▶ SHORT TASK: Find each line with the word "joints" and state how many there are, nothing more.

[Records that describe objects]

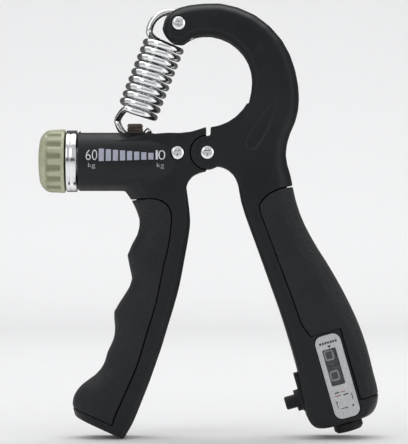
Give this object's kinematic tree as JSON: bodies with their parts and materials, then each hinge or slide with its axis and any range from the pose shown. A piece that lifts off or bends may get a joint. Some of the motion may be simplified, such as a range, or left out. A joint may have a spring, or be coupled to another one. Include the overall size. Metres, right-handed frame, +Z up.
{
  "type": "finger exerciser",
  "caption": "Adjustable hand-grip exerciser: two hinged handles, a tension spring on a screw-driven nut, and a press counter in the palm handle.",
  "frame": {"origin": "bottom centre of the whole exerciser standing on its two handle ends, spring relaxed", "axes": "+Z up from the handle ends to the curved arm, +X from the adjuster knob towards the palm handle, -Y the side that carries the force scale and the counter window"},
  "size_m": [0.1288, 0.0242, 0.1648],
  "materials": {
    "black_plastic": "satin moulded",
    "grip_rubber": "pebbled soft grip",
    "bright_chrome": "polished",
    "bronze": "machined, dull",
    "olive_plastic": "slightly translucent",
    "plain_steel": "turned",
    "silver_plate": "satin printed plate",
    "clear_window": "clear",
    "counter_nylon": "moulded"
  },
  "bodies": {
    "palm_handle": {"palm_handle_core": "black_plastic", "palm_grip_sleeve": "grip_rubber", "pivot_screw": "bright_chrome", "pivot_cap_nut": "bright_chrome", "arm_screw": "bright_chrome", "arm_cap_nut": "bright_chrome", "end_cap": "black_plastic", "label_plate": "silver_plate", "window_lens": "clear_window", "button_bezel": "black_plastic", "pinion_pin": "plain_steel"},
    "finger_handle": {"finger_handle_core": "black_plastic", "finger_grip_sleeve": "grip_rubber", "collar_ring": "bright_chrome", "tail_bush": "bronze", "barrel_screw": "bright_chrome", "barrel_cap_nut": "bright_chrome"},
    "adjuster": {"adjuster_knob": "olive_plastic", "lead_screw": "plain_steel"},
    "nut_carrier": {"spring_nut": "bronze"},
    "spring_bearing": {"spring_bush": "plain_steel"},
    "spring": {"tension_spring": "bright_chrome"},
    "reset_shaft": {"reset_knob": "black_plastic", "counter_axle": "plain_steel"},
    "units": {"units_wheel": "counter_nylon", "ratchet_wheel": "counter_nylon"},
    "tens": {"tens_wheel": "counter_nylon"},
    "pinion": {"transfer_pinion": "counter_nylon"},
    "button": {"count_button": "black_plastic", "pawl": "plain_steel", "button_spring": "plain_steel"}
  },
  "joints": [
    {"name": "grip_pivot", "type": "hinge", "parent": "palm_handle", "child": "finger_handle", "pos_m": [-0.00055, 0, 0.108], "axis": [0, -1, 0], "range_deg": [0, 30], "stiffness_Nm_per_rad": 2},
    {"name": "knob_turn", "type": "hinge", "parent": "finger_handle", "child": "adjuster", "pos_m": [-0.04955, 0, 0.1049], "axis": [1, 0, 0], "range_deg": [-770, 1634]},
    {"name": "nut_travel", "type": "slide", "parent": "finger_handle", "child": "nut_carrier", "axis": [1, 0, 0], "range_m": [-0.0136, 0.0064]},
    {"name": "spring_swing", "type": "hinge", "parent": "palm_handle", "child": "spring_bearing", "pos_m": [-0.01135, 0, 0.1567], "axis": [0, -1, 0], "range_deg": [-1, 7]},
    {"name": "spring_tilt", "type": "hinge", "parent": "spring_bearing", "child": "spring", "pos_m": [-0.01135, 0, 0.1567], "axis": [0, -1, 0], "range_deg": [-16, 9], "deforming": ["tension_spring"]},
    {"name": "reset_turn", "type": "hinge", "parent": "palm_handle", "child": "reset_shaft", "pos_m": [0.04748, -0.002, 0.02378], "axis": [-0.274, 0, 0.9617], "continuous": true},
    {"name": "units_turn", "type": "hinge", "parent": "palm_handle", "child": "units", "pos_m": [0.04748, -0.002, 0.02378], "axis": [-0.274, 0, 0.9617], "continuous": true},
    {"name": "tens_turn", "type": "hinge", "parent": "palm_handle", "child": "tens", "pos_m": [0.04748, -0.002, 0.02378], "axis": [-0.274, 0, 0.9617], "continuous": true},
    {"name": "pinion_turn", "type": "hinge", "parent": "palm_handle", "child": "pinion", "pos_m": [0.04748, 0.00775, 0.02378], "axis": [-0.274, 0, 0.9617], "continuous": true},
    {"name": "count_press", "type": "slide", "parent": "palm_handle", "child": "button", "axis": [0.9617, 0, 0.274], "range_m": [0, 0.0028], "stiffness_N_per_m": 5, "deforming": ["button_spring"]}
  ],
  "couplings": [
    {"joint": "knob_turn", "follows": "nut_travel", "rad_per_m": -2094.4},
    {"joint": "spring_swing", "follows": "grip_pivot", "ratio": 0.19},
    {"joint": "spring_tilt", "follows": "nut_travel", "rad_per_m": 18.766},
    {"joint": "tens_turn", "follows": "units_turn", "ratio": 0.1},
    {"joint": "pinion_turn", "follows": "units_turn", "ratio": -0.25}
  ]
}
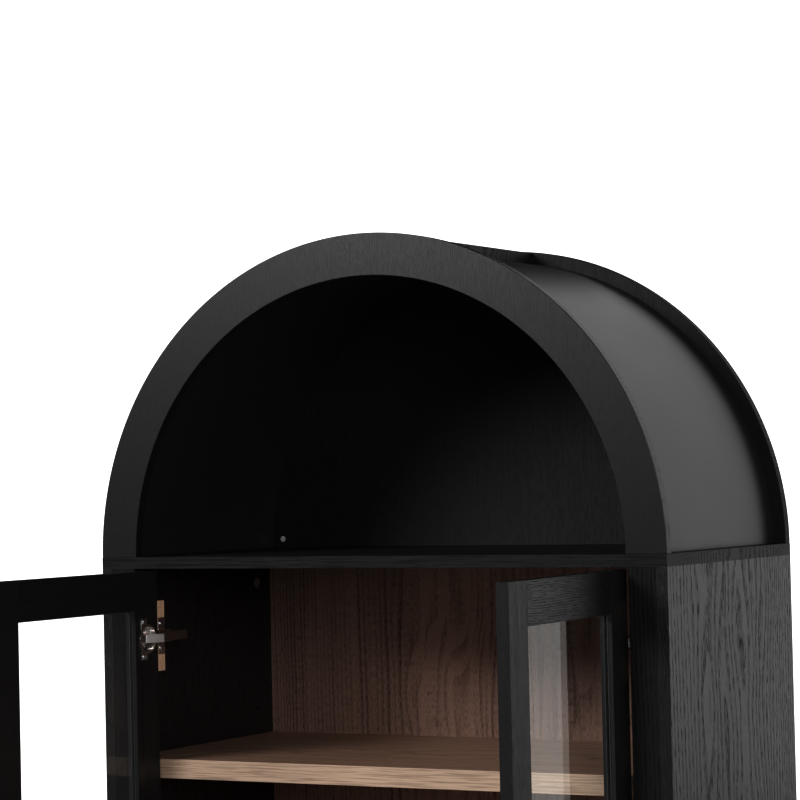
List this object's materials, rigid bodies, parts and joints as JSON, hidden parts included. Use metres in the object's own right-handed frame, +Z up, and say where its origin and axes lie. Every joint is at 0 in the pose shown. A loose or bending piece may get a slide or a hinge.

▶ REPLY: 2